**TASK OBJECTIVE:** Your task is to give the data again, exactly, with every line intact.

**DATASET:**
====================
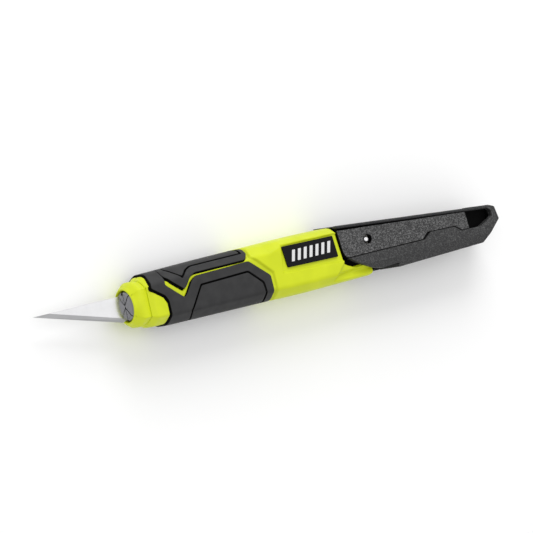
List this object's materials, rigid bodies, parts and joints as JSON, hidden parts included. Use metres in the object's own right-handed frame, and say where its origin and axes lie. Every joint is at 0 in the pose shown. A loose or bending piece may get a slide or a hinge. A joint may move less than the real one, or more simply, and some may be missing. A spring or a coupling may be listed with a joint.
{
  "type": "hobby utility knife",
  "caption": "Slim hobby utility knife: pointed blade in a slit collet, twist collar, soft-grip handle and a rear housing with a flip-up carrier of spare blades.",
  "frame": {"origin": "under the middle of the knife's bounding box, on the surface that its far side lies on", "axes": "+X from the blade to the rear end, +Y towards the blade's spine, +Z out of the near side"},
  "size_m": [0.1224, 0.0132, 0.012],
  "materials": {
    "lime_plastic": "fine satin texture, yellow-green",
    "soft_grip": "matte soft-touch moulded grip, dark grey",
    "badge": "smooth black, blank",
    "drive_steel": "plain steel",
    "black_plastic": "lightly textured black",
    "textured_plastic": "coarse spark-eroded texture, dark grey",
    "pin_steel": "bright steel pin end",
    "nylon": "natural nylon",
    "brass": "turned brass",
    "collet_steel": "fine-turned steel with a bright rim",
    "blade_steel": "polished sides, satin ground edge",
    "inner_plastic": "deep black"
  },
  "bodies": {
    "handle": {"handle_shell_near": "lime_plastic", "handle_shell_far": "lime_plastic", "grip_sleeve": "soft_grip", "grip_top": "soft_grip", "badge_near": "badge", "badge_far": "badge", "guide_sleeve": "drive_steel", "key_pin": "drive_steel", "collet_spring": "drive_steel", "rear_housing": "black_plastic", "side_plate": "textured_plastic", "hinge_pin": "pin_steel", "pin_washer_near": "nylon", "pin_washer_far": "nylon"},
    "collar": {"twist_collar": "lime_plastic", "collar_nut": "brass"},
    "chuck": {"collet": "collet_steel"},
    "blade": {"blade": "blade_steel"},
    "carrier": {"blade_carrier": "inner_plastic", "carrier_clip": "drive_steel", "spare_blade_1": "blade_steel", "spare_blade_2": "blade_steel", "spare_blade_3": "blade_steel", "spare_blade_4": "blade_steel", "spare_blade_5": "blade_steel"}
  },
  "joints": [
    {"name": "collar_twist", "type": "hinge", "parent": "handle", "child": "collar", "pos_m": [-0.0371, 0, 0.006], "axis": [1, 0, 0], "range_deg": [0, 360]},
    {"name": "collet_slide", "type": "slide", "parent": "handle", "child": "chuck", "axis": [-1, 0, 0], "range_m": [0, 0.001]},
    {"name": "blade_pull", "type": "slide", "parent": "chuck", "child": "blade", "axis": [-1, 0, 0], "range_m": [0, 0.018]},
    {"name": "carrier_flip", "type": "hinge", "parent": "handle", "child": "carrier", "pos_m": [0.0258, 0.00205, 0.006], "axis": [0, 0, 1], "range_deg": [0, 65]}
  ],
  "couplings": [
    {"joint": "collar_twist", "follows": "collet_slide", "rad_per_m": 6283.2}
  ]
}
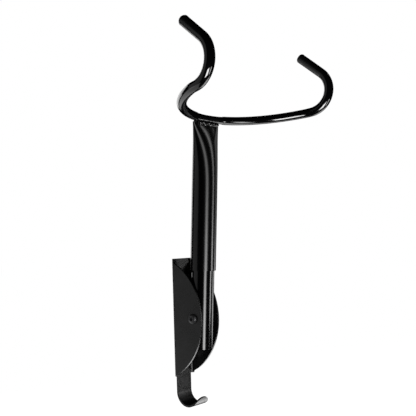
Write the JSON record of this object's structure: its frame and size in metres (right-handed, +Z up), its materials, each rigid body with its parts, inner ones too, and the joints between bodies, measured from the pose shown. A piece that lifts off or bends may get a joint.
====================
**RESULT:**
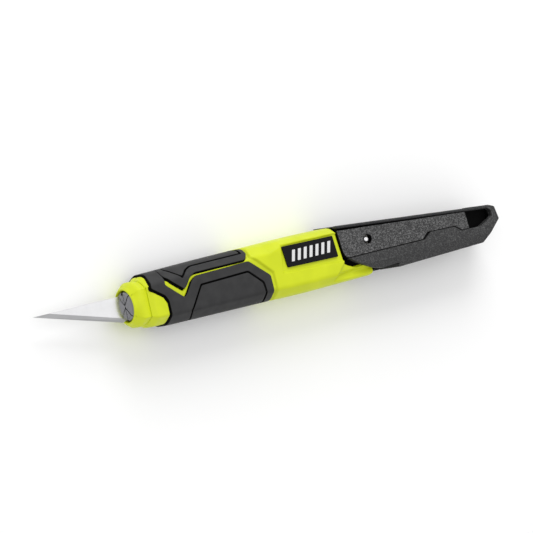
List this object's materials, rigid bodies, parts and joints as JSON, hidden parts included. Use metres in the object's own right-handed frame, and say where its origin and axes lie. Every joint is at 0 in the pose shown. A loose or bending piece may get a slide or a hinge. A joint may move less than the real one, or more simply, and some may be missing. A spring or a coupling may be listed with a joint.
{
  "type": "hobby utility knife",
  "caption": "Slim hobby utility knife: pointed blade in a slit collet, twist collar, soft-grip handle and a rear housing with a flip-up carrier of spare blades.",
  "frame": {"origin": "under the middle of the knife's bounding box, on the surface that its far side lies on", "axes": "+X from the blade to the rear end, +Y towards the blade's spine, +Z out of the near side"},
  "size_m": [0.1224, 0.0132, 0.012],
  "materials": {
    "lime_plastic": "fine satin texture, yellow-green",
    "soft_grip": "matte soft-touch moulded grip, dark grey",
    "badge": "smooth black, blank",
    "drive_steel": "plain steel",
    "black_plastic": "lightly textured black",
    "textured_plastic": "coarse spark-eroded texture, dark grey",
    "pin_steel": "bright steel pin end",
    "nylon": "natural nylon",
    "brass": "turned brass",
    "collet_steel": "fine-turned steel with a bright rim",
    "blade_steel": "polished sides, satin ground edge",
    "inner_plastic": "deep black"
  },
  "bodies": {
    "handle": {"handle_shell_near": "lime_plastic", "handle_shell_far": "lime_plastic", "grip_sleeve": "soft_grip", "grip_top": "soft_grip", "badge_near": "badge", "badge_far": "badge", "guide_sleeve": "drive_steel", "key_pin": "drive_steel", "collet_spring": "drive_steel", "rear_housing": "black_plastic", "side_plate": "textured_plastic", "hinge_pin": "pin_steel", "pin_washer_near": "nylon", "pin_washer_far": "nylon"},
    "collar": {"twist_collar": "lime_plastic", "collar_nut": "brass"},
    "chuck": {"collet": "collet_steel"},
    "blade": {"blade": "blade_steel"},
    "carrier": {"blade_carrier": "inner_plastic", "carrier_clip": "drive_steel", "spare_blade_1": "blade_steel", "spare_blade_2": "blade_steel", "spare_blade_3": "blade_steel", "spare_blade_4": "blade_steel", "spare_blade_5": "blade_steel"}
  },
  "joints": [
    {"name": "collar_twist", "type": "hinge", "parent": "handle", "child": "collar", "pos_m": [-0.0371, 0, 0.006], "axis": [1, 0, 0], "range_deg": [0, 360]},
    {"name": "collet_slide", "type": "slide", "parent": "handle", "child": "chuck", "axis": [-1, 0, 0], "range_m": [0, 0.001]},
    {"name": "blade_pull", "type": "slide", "parent": "chuck", "child": "blade", "axis": [-1, 0, 0], "range_m": [0, 0.018]},
    {"name": "carrier_flip", "type": "hinge", "parent": "handle", "child": "carrier", "pos_m": [0.0258, 0.00205, 0.006], "axis": [0, 0, 1], "range_deg": [0, 65]}
  ],
  "couplings": [
    {"joint": "collar_twist", "follows": "collet_slide", "rad_per_m": 6283.2}
  ]
}
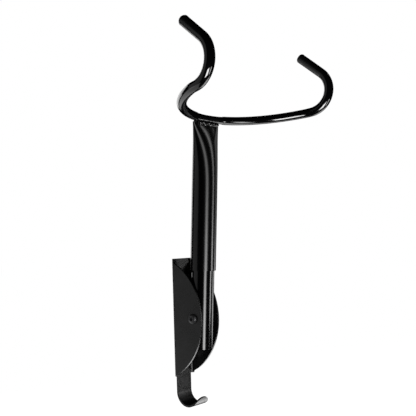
Write the JSON record of this object's structure: its frame and size in metres (right-handed, +Z up), its materials, each rigid body with its parts, inner ones too, and the joints between bodies, measured from the pose shown. A piece that lifts off or bends may get a joint.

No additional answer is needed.